*JOB:*
Say how many lines include the word "starts", using only a number.

Rows from a 3D modeling dataset:
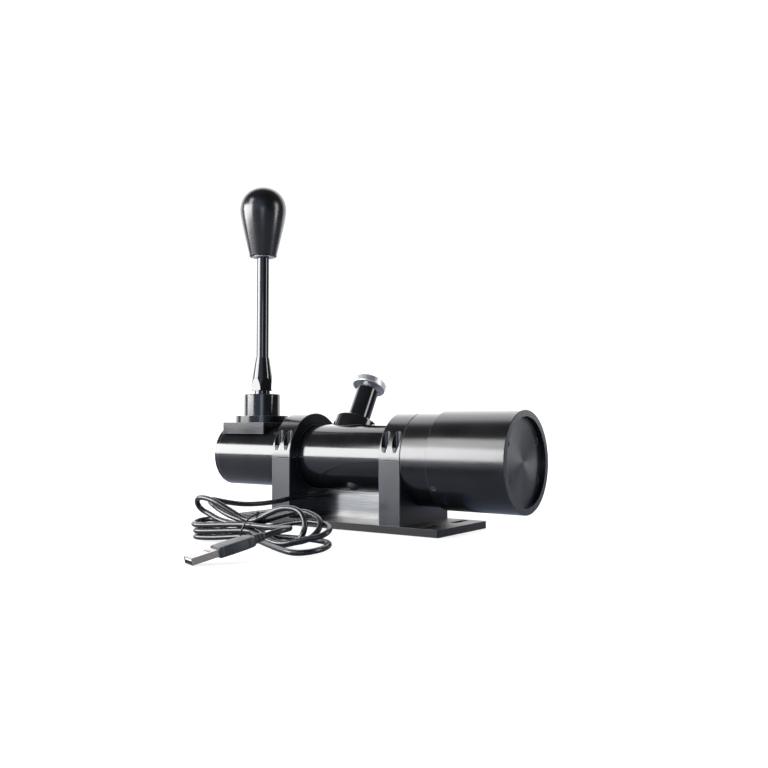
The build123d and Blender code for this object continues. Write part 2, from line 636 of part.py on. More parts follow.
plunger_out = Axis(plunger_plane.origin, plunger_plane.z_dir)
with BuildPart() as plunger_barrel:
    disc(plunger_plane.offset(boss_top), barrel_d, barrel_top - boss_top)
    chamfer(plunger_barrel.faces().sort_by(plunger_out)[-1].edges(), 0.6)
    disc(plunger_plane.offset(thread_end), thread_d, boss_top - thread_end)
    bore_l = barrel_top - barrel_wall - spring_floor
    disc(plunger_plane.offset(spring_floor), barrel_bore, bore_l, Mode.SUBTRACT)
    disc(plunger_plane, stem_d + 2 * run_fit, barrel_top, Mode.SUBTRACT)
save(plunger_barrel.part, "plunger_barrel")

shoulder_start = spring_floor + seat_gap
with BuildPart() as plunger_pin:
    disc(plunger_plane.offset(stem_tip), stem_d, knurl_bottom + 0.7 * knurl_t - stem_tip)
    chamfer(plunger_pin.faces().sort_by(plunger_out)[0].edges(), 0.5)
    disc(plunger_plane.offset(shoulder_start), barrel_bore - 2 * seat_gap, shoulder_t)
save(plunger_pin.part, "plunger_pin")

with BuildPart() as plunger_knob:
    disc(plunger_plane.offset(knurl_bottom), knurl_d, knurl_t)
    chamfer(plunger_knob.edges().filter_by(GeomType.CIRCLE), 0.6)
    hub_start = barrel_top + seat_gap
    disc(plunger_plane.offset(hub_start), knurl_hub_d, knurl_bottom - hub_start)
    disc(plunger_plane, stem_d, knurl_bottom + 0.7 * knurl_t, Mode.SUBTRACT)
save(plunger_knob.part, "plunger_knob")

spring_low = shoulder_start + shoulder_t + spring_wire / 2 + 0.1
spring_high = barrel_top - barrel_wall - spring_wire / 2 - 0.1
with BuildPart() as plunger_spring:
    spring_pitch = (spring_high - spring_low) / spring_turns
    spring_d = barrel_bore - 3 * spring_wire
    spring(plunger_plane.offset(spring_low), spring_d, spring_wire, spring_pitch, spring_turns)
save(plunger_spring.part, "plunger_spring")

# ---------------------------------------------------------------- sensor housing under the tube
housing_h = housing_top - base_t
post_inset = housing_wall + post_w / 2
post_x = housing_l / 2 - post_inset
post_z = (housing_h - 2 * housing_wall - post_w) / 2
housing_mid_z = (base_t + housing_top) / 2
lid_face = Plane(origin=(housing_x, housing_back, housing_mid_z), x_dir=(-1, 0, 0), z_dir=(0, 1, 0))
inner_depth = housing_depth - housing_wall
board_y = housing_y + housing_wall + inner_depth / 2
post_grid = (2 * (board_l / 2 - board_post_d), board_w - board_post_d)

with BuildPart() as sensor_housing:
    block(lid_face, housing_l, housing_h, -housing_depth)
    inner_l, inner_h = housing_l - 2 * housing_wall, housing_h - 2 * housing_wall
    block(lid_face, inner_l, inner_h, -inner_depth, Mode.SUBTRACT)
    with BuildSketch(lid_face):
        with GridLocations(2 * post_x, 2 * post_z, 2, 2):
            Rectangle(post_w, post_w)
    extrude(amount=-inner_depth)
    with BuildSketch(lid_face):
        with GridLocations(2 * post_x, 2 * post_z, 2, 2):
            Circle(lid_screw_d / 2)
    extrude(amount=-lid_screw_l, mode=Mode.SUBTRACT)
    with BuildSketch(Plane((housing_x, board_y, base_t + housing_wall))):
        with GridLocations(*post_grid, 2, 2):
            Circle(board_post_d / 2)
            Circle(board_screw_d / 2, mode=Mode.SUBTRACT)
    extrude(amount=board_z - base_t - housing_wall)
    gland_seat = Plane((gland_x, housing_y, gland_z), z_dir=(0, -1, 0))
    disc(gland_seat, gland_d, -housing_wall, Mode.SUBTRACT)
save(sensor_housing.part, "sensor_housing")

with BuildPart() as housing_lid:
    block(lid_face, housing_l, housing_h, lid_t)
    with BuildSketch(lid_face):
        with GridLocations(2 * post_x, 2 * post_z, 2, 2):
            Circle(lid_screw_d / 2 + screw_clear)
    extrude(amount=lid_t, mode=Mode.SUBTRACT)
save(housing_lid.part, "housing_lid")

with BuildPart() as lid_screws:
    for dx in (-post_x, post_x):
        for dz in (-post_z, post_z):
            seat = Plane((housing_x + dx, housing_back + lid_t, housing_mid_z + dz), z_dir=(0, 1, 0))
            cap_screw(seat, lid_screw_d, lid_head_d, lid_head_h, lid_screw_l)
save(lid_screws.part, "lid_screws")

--

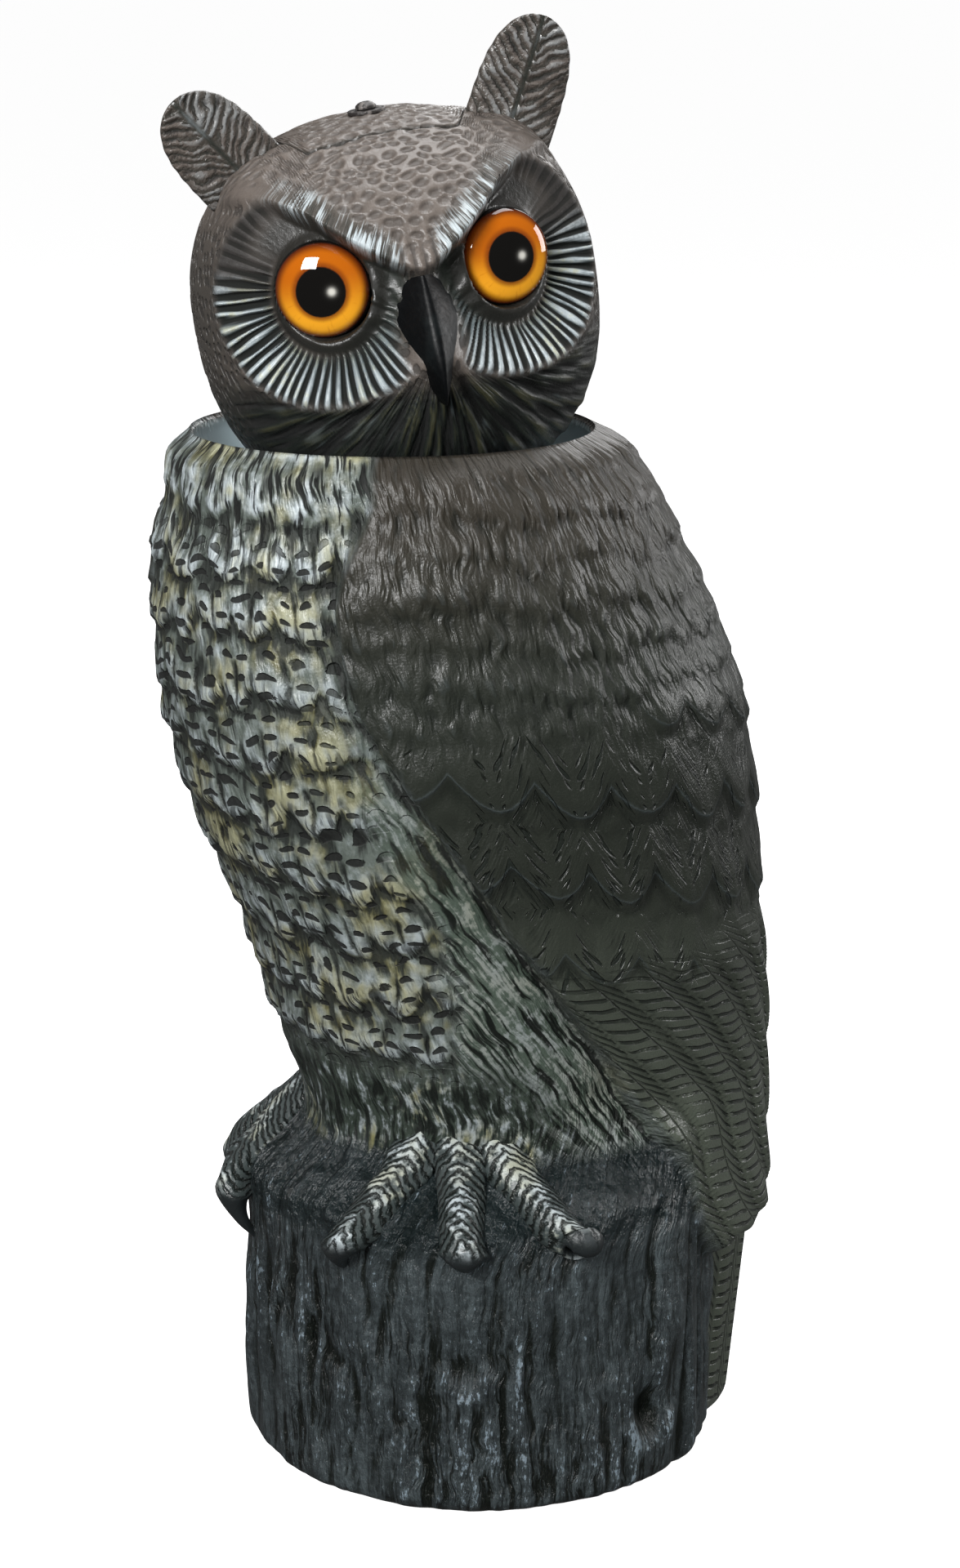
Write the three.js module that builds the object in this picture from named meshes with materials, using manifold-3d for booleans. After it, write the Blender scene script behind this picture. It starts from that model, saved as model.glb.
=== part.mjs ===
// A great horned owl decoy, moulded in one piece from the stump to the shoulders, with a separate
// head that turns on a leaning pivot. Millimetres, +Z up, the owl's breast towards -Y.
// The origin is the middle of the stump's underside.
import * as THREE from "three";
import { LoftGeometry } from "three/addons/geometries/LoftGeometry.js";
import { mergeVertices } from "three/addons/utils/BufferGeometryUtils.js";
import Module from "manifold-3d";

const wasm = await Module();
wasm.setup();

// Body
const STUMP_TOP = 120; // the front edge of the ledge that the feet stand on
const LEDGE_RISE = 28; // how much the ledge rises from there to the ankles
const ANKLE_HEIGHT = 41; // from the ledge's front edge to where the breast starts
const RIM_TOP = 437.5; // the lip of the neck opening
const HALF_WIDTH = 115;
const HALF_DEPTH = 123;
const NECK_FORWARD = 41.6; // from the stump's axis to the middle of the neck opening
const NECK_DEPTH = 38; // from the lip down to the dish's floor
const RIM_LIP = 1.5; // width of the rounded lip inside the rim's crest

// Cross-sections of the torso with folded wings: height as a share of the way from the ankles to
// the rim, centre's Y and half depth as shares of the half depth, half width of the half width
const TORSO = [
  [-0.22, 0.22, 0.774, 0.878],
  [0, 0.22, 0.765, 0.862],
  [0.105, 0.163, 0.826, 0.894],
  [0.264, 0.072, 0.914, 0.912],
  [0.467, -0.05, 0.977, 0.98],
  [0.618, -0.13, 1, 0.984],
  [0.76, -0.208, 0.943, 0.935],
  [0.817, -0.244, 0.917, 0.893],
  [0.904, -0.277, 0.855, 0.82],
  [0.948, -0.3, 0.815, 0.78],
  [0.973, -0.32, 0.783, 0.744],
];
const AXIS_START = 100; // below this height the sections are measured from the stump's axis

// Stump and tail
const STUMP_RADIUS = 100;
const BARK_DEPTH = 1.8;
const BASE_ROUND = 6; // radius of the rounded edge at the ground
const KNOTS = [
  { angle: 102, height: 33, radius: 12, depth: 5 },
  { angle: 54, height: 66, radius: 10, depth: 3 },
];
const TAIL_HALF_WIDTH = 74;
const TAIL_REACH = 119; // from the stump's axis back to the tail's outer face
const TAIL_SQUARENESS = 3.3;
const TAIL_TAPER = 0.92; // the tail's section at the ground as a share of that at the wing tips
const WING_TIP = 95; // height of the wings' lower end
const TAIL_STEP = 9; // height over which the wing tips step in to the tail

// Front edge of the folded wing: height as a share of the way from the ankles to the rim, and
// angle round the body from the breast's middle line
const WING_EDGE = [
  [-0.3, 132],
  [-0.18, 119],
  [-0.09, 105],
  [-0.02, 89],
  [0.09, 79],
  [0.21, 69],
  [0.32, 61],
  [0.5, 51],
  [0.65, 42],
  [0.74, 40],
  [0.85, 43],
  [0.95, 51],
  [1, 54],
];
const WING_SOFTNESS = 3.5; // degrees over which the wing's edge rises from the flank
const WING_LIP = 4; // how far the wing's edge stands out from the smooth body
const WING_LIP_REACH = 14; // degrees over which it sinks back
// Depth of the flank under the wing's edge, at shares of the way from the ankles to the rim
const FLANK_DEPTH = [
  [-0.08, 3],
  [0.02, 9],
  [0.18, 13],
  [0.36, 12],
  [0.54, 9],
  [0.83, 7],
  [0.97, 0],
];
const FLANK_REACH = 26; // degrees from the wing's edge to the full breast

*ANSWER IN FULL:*
2